Should the symbols from libsecond.so now be directly available (i.e., without dlsym) in (1) only libfirst.so or (2) in both libfirst.so and the executable?

I don't think you understand what "directly available" means in this context.

Suppose libsecond.so defines second(). That symbol is not available in either libfirst.so or the main a.out (obviously -- they have been already loaded before libsecond.so was brought in).

But if you now load (via dlopen()) libthird.so, and if that library has second() as an unresolved symbol (in other words, libthird.so has a direct dependency on second()), the load of libthird.so would succeed if libsecond.so was loaded with RTLD_GLOBAL, but would fail (with unresolved second()) if libsecond.so was loaded with RTLD_LOCAL.

0
yugr On

Symbols will be visible in both executable and libfirst.
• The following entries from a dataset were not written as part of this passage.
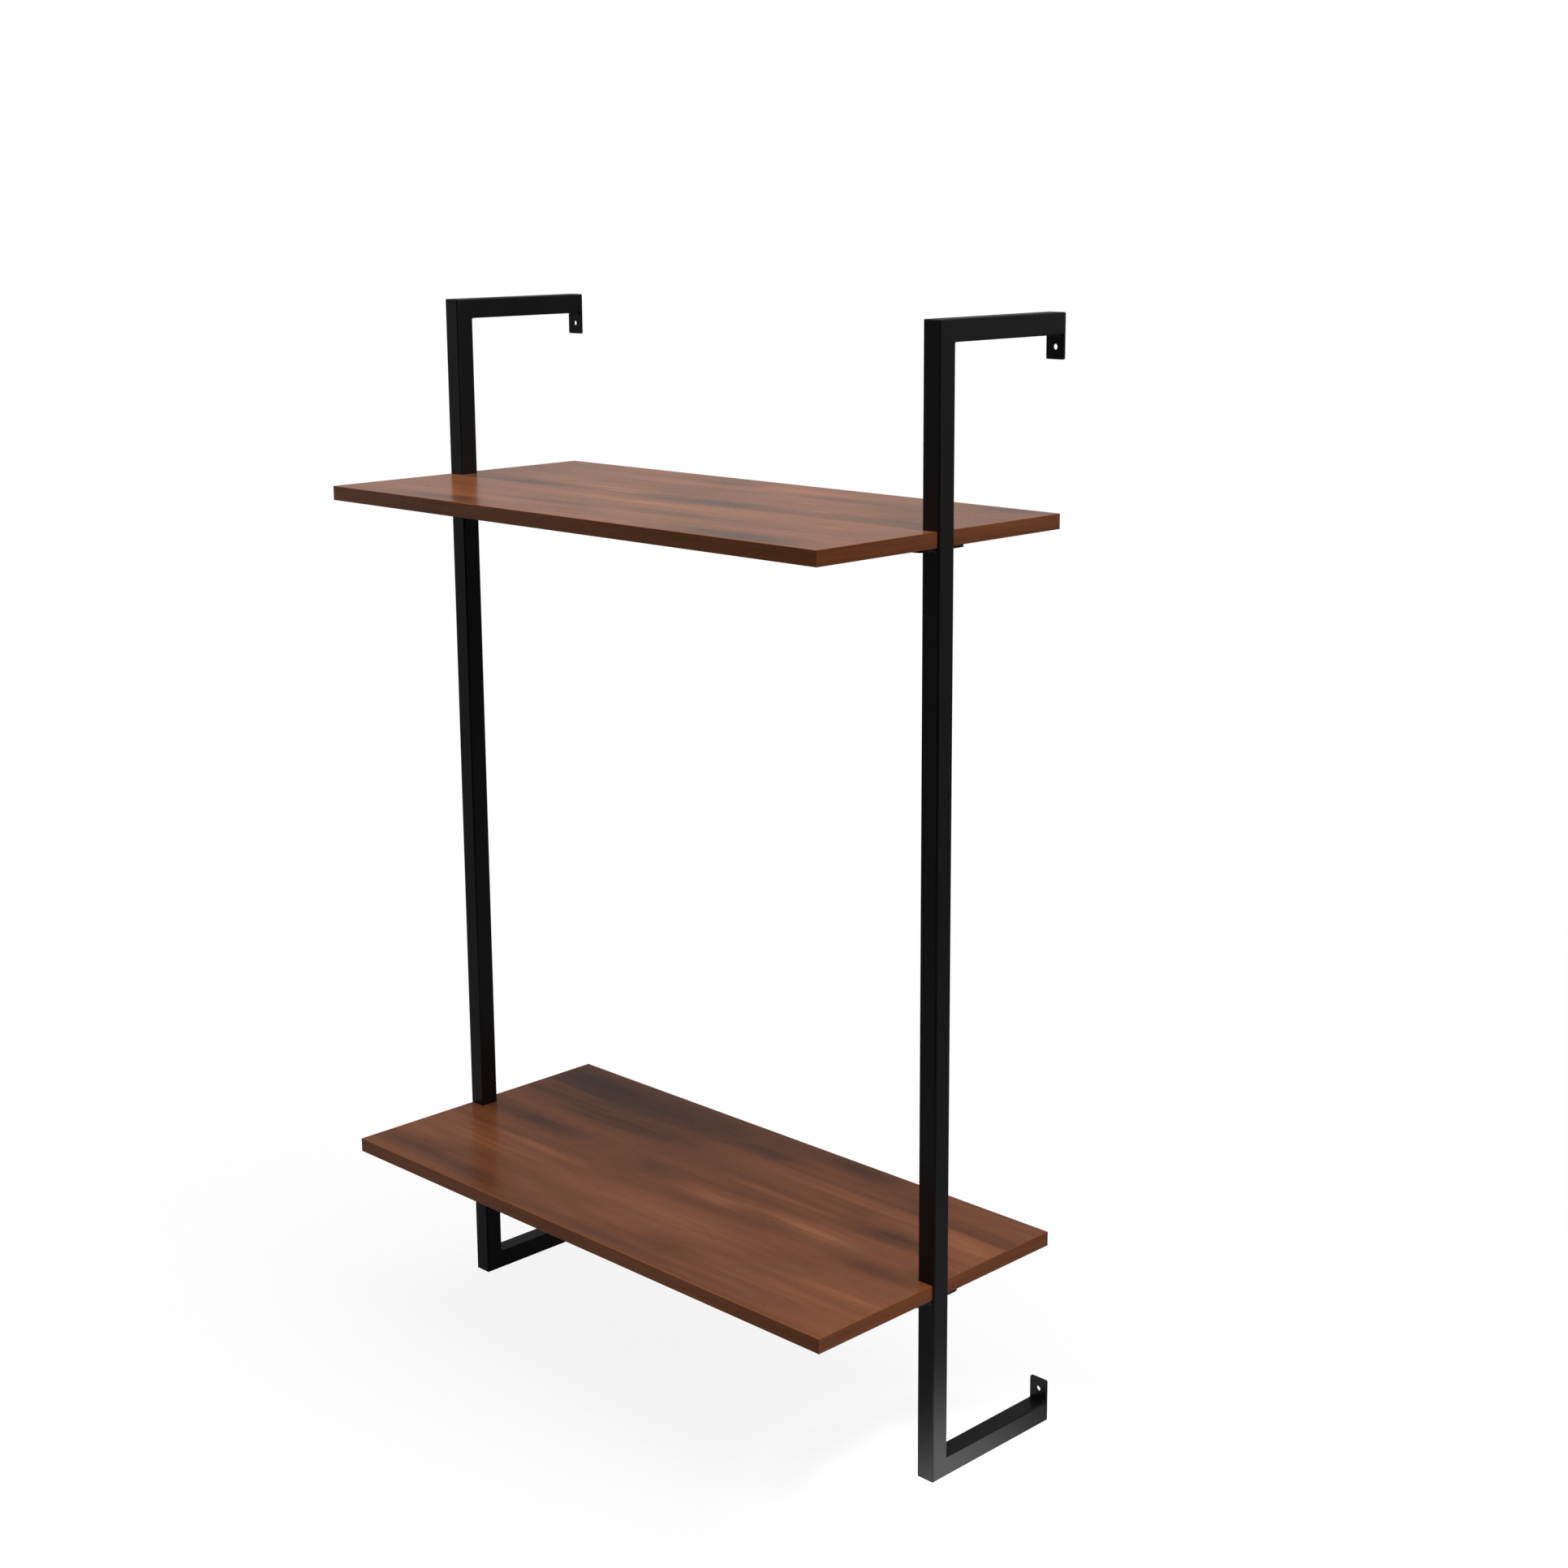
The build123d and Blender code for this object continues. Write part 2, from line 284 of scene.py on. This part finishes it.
def wood_figure(finish, along, across, depth, stave=0.0):
    """The figure's three layers, which are clouds, waving growth lines and fine grain, and its
    pores and small dark flecks. All of them run along the first direction."""
    along = finish.weighted(along, (stave, STAVE_ALONG))
    depth = finish.weighted(depth, (stave, STAVE_INTO))
    place = finish.join(along, across, depth)
    clouds = finish.noise(finish.scaled(place, CLOUD_REPEATS), 1, 3, 0.55, 0.4)
    lines = finish.noise(finish.scaled(place, LINE_REPEATS), 1, 3, 0.6, 0.55)
    grain = finish.noise(finish.scaled(place, GRAIN_REPEATS), 1, 2, 0.55)
    pores = finish.noise(finish.scaled(place, PORE_REPEATS), 1, 1, 0.5)
    flecks = finish.noise(finish.scaled(place, FLECK_REPEATS), 1, 2, 0.6, 0.8)
    pores = finish.between(pores, *PORE_RANGE)
    flecks = finish.between(flecks, *FLECK_RANGE)
    dark = finish.math("MINIMUM", finish.math("ADD", pores, flecks), 1.0)
    return (clouds, lines, grain), dark


def figure_tone(finish, tone, layers, weights):
    """A tone made darker or paler by how far each layer is from its own middle."""
    for layer, weight in zip(layers, weights):
        tone = finish.weighted(tone, (finish.math("SUBTRACT", layer, 0.5), weight))
    return tone


def walnut_surface(finish, tones, tone, grain, pores, skin):
    """Colour, sheen and relief of printed walnut under a clear skin."""
    roughness, shine = skin
    colour = finish.ramp(tone, tones)
    colour = finish.mix(finish.math("MULTIPLY", pores, PORE_SHADE), colour, PORE_COLOUR)
    finish.put(finish.shader.inputs["Base Color"], colour)
    sheen = finish.weighted(roughness, (grain, 0.07), (pores, 0.10))
    finish.put(finish.shader.inputs["Roughness"], sheen)
    height = finish.math("SUBTRACT", finish.math("MULTIPLY", grain, 0.35), pores)
    finish.put(finish.shader.inputs["Normal"], finish.relief(height, 0.07, PORE_DEPTH))
    finish.shader.inputs["Specular IOR Level"].default_value = shine
    return finish.material


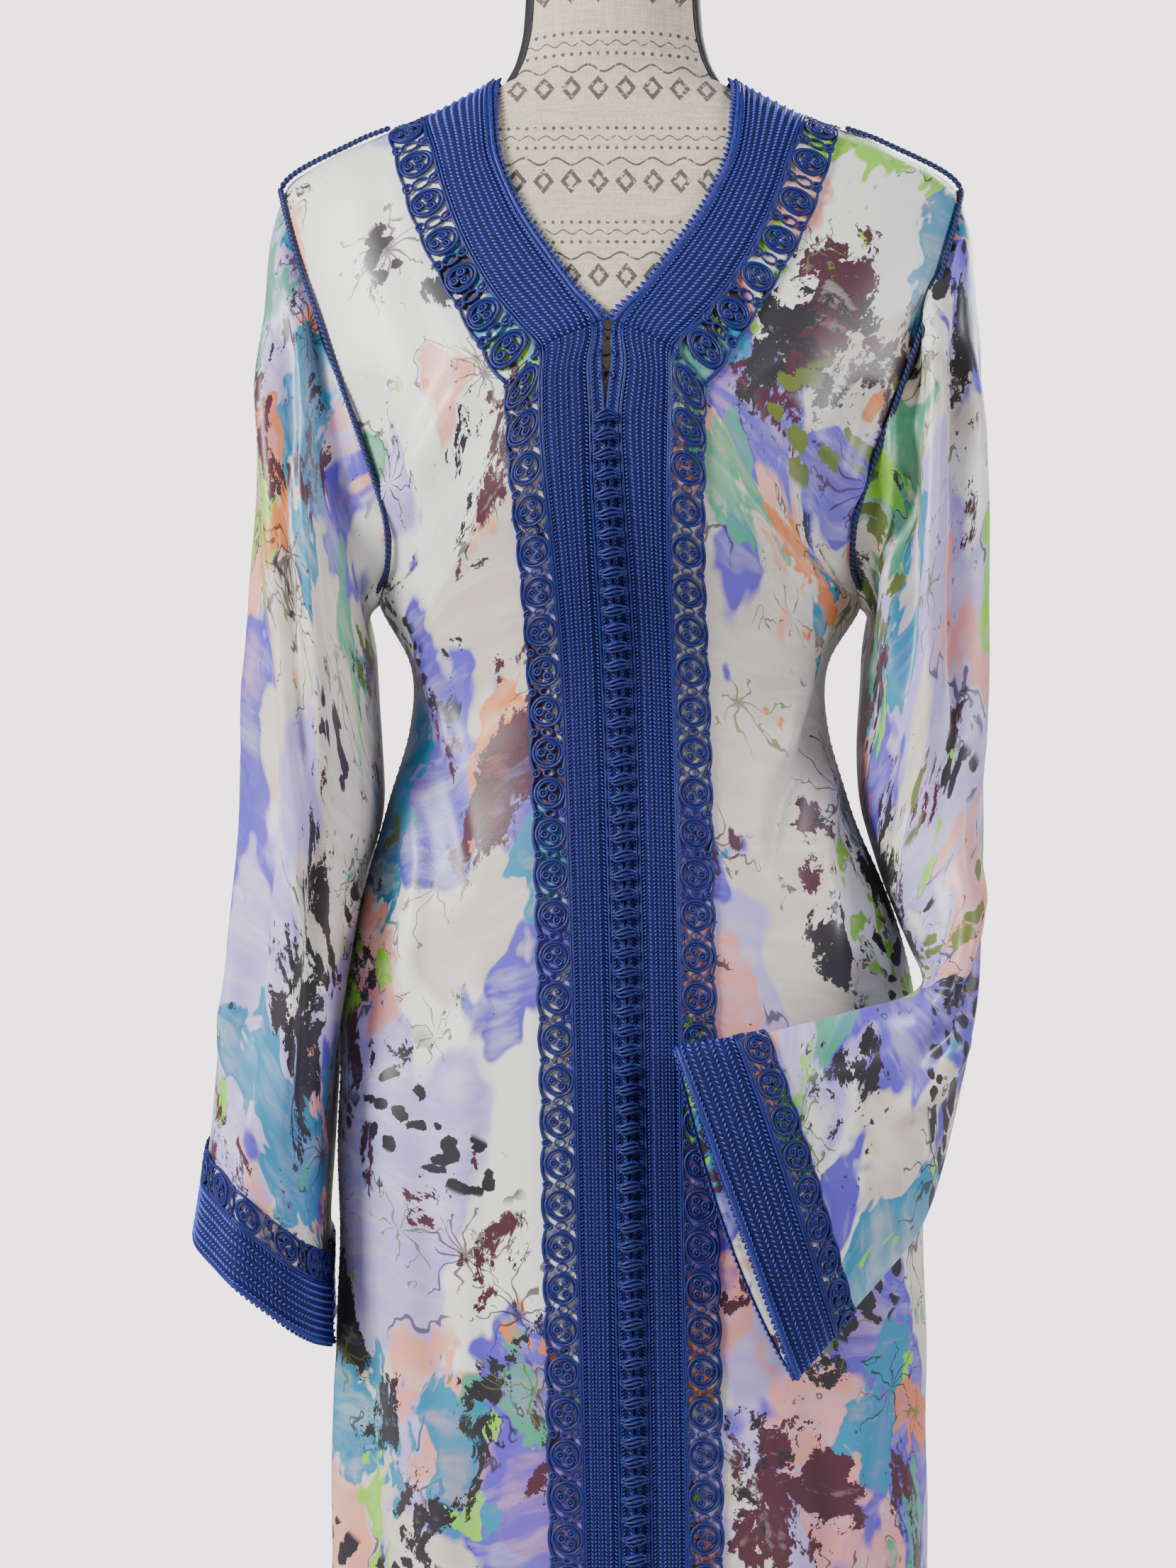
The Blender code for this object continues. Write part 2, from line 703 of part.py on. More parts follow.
def sleeve_patch(rows, side, between):
    """Sleeve tube from the armhole loop to the cuff; the first column is repeated as the last."""
    turns = sleeve_angles(side)
    loop, loop_normals = armhole_loop(side)
    middle = Vector((table_value(BODY, 1.25, 2) + side * 0.2, 0.0, 1.245))
    count = len(rows)
    sections = []
    for number in range(count - 1):
        for step in range(between[number]):
            part = step / between[number]
            near = [rows[max(0, min(count - 1, number + k))] for k in (-1, 0, 1, 2)]
            sections.append((number + part, tuple(spline(near, part, k) for k in range(7))))
    sections.append((count - 1.0, rows[-1]))
    clear = FOLDED_CLEAR if rows[-1][6] > 0.5 else CUFF_CLEAR
    rings = []
    for place, row in sections:
        share = place / (count - 1)
        near = clear if share > 0.6 else SLEEVE_CLEAR
        if side < 0:
            ring = hanging_ring(row, turns, share, near)
        else:
            ring = sleeve_ring(row, turns, side, share, clear)
        own = CAP_BLEND[int(place)] if place < len(CAP_BLEND) else 1.0
        for point, seam in zip(ring, loop):
            point[:] = seam + (point - seam) * own
        rings.append(ring)
    first = []
    for point, way in zip(loop, loop_normals):
        inward = middle - point
        inward -= way * inward.dot(way)
        first.append(point + inward.normalized() * 0.00045)
    rings.insert(0, first)
    rings = cuff_rings(rings)
    for ring in rings:
        ring[-1] = ring[0].copy()
    normals = ring_normals(rings, side)
    for column, way in enumerate(loop_normals):
        own = normals[0][column]
        match = max(0.0, min(1.0, (own.dot(way) + 0.1) / 0.7))
        normals[0][column] = (way * match + own * (1.0 - match)).normalized()
    return Patch(rings, normals)


def cuff_rings(rings):
    """The rings with their last ones set at the trims' own distances from the cuff's edge."""
    widths = (CUFF_BRAID_WIDTH + CUFF_LACE_WIDTH, CUFF_BRAID_WIDTH + 0.0004)
    made = []
    lowest = len(rings)
    for width in widths:
        ring = []
        for column in range(len(rings[0])):
            run = 0.0
            row = len(rings) - 1
            while row > 0:
                here, before = rings[row][column], rings[row - 1][column]
                step = (here - before).length
                if run + step >= width:
                    ring.append(here + (before - here) * ((width - run) / step))
                    break
                run += step
                row -= 1
            lowest = min(lowest, row - 1)
        made.append(ring)
    return rings[:lowest + 1] + made + [rings[-1]]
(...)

Take this simple example in which executable tries to access symbol from libsecond.so after libsecond.so is loaded.

#define _GNU_SOURCE
#include <dlfcn.h>
#include <stdio.h>

#ifdef FIRST
void foo() { dlopen("./libsecond.so", RTLD_LAZY | RTLD_GLOBAL); }
#elif defined SECOND
void bar() { printf("Hello from libsecond\n"); }
#else
extern void foo();
extern void bar();

int main() {
  dlopen("./libfirst.so", RTLD_LAZY | RTLD_GLOBAL);
  foo();
  bar();
  return 0;
}
#endif

When run, the call to bar() in main executable is successfully executed:

$ gcc -fuse-ld=lld -shared -fPIC -DFIRST prog.c -o libfirst.so
$ gcc -fuse-ld=lld -shared -fPIC -DSECOND prog.c -o libsecond.so
$ gcc -fuse-ld=lld -Wl,-z,lazy -Wl,-z,undefs prog.c
$ ./a.out
Hello from libsecond

Interestingly this example does not link with GNU ld (it fails to generate correct relocations for foo and bar in executable).